During the 13th and 14th centuries, the Principality would still be ruled by the kings of Aragon as counts of Barcelona, but the death of Martí l'humà without descendants in 1410 ended the House of Barcelona and, as a result of the Caspe Compromise (1412), principality's ownership passed to the Trastámara dynasty, native of Castile, in the person of Ferdinand I. Later, when his grandson Ferdinand II of Aragon married Isabella of Castile and was crowned king, the dynastic union between the crowns of Castile and Aragon would involve the progressive inclusion of the Principality as one of the different Iberian territories ruled by the Habsburgs.
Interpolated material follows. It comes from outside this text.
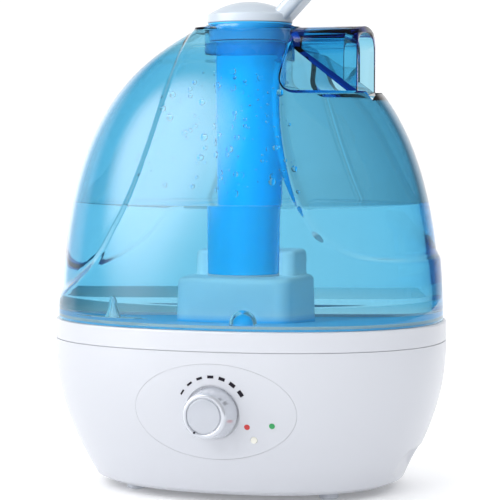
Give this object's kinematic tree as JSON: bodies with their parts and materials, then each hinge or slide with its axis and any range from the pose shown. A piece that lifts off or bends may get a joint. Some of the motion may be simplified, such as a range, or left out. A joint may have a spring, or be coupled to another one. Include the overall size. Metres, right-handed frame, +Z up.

==Abandonment of Countship==
Despite the uniting of the county to the Spanish monarchy, the Barcelona County law itself remained in force in Catalonia until most of it was abolished in 1716 with the Nueva Planta Decrees after the Spanish War of Succession. Since then the Principality of Catalonia stopped being a separate political entity and the policy arena of the current Catalonia would only be defined as such by the Statutes of Autonomy of 1932, 1979 and 2006. Moreover, the title of Count of Barcelona is now merged with the Spanish crown. Juan Carlos I granted it to his father Juan de Borbón, reverting, on his death, to the titles of the Spanish Crown as a royal title.